Online MA program with Native Hawaiian track now accepting applications

May 10, 2021

Contributed by Nadine Lagaso

Kamehameha Schools has collaborated with Arizona State University to offer a new online opportunity available to learners looking to uplift the lāhui by pursuing a graduate degree with a Native Hawaiian track. The program will launch the first Hawaiʻi cohort this August for its online Master of Arts degree in Indigenous Education.

Out of the program’s ten required courses, Hawaiʻi-based kumu will teach four:

  • History of Indigenous Education
  • Language and Literacy of Indigenous Peoples
  • Indigenous Knowledges in Education, and
  • Current Issues in Indigenous Education.

KS Kealaiwikuamoʻo Senior Project Manager Manuwai Peters, will teach History of Indigenous Education. He said the curriculum will focus on Hawaiʻi while also pulling in relevant examples from the Pacific islands.
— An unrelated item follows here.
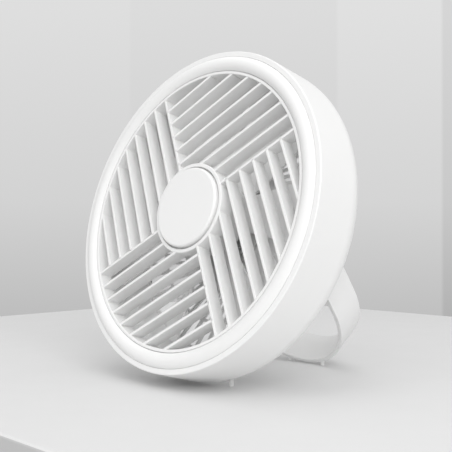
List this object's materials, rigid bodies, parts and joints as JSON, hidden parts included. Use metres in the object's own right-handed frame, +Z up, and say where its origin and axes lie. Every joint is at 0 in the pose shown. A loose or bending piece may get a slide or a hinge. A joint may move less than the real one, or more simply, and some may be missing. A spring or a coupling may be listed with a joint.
{
  "type": "rechargeable desk fan",
  "caption": "Round white desk fan with pinwheel louvres and a flat hub cap, leaning back on a folding U-shaped band that is also its handle.",
  "frame": {"origin": "on the floor, under the middle of the bounding box, with the fan standing and its band at rest", "axes": "+Z up; the face looks towards -Y and leans back; +X along the hinge axis, to the right when the face is looked at"},
  "size_m": [0.208, 0.1616, 0.2097],
  "materials": {
    "shell_white": "satin moulded white",
    "ring_white": "satin moulded white",
    "louvre_white": "satin moulded white",
    "cap_white": "satin moulded white",
    "grille_white": "satin moulded white",
    "drum_white": "satin moulded white",
    "cover_white": "satin moulded white",
    "impeller_white": "satin moulded white",
    "button_white": "satin moulded pale grey",
    "band_white": "satin moulded white",
    "pin_white": "satin moulded white",
    "mount_plastic": "moulded pale grey",
    "foot_clear": "soft milky clear",
    "steel": "zinc-plated",
    "bearing_steel": "ground steel",
    "core_steel": "laminated, dark",
    "can_steel": "drawn and plated",
    "shaft_steel": "ground steel",
    "socket_steel": "stamped and plated",
    "tab_nickel": "nickel strip",
    "magnet_grey": "pressed ferrite",
    "copper": "enamelled wire",
    "board_green": "glass-fibre board with black parts",
    "lead_red": "insulated wire",
    "tray_dark": "moulded dark grey",
    "cell_blue": "shrink-wrapped",
    "light_clear": "clear light guide",
    "switch_black": "moulded black",
    "plunger_ivory": "moulded ivory",
    "washer_grey": "self-lubricating plastic"
  },
  "bodies": {
    "fan": {"housing_shell": "shell_white", "front_ring": "ring_white", "front_grille": "louvre_white", "hub_cap": "cap_white", "front_screws": "steel", "rear_grille": "grille_white", "rear_screws": "steel", "housing_feet": "foot_clear", "motor_mount": "mount_plastic", "front_bearing": "bearing_steel", "rear_bearing": "bearing_steel", "stator_core": "core_steel", "stator_coils": "copper", "motor_board": "board_green", "motor_leads": "lead_red", "drum_shell": "drum_white", "drum_screws": "steel", "drum_cover": "cover_white", "cover_screws": "steel", "battery_tray": "tray_dark", "battery_cells": "cell_blue", "cell_tabs": "tab_nickel", "control_board": "board_green", "board_screws": "steel", "charge_socket": "socket_steel", "charge_lights": "light_clear", "switch_body": "switch_black", "hinge_washers": "washer_grey"},
    "rotor": {"impeller": "impeller_white", "rotor_can": "can_steel", "rotor_magnet": "magnet_grey", "motor_shaft": "shaft_steel", "shaft_clip": "steel"},
    "button": {"power_button": "button_white", "switch_plunger": "plunger_ivory"},
    "stand": {"stand_band": "band_white", "hinge_pins": "pin_white", "pin_clips": "steel", "stand_feet": "foot_clear"}
  },
  "joints": [
    {"name": "stand_hinge", "type": "hinge", "parent": "fan", "child": "stand", "pos_m": [0, 0.00694, 0.09375], "axis": [1, 0, 0], "range_deg": [-51.3, 128.7]},
    {"name": "impeller_spin", "type": "hinge", "parent": "fan", "child": "rotor", "pos_m": [0, -0.05428, 0.10981], "axis": [0, 0.9673, -0.2538], "continuous": true},
    {"name": "power_button_press", "type": "slide", "parent": "fan", "child": "button", "axis": [0, -0.9673, 0.2538], "range_m": [0, 0.0005], "stiffness_N_per_m": 1000}
  ]
}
“As I create the course, I will tap into my personal experiences as a Hawaiian language immersion teacher as well as both seminal writings on decolonization and contemporary articles from kānaka researchers and artists,” Peters said. “As we move into more remote and blended online learning, I view my teaching of this course as one way I can evolve and stay current with the new challenges and realities that our kumu and students are facing across the pae ʻāina.”

Kāʻeo Duarte, KS vice president of Community & ʻĀina Resiliency, praised ASU’s innovative online training platforms and dedication to incorporating a Native Hawaiian cultural lens into its Indigenous education curriculum.

“This new initiative will help prepare the next generation of education leaders from all walks of life to make the necessary shifts in the way keiki are taught and what our haumāna learn, and that’s transformational to other aspects of society,” he explained. “By working together, we’re able to promote ʻōiwi leadership and also share our rich history and culture, reaching students far beyond Hawaiʻi.”

This latest initiative stems from a partnership that began in 2016. Both ASU and KS share a mission to enrich the communities around them through advancement of education and sustainability.

The partnership led to several initiatives, including a series of virtual huakaʻi exploring Kahaluʻu Ma Kai and Makalawena in West Hawaiʻi. It also resulted in the establishment of the Global Consortium for Sustainability Outcomes in which members join forces to implement and scale solutions that address sustainability challenges. The collaboration also produced career exploration internships for students, the Mauō Scholarship, and additional support services for Hawaiian haumāna attending ASU.

KS and ASU built upon their strong relationship by renewing their partnership in 2020 with a virtual signing ceremony of a three-year agreement. Also last year through the partnership, Kamehameha Schools unveiled KS Digital, providing a gateway to an array of educational technology tools, accredited K-12 education and Hawaiian culture-based content.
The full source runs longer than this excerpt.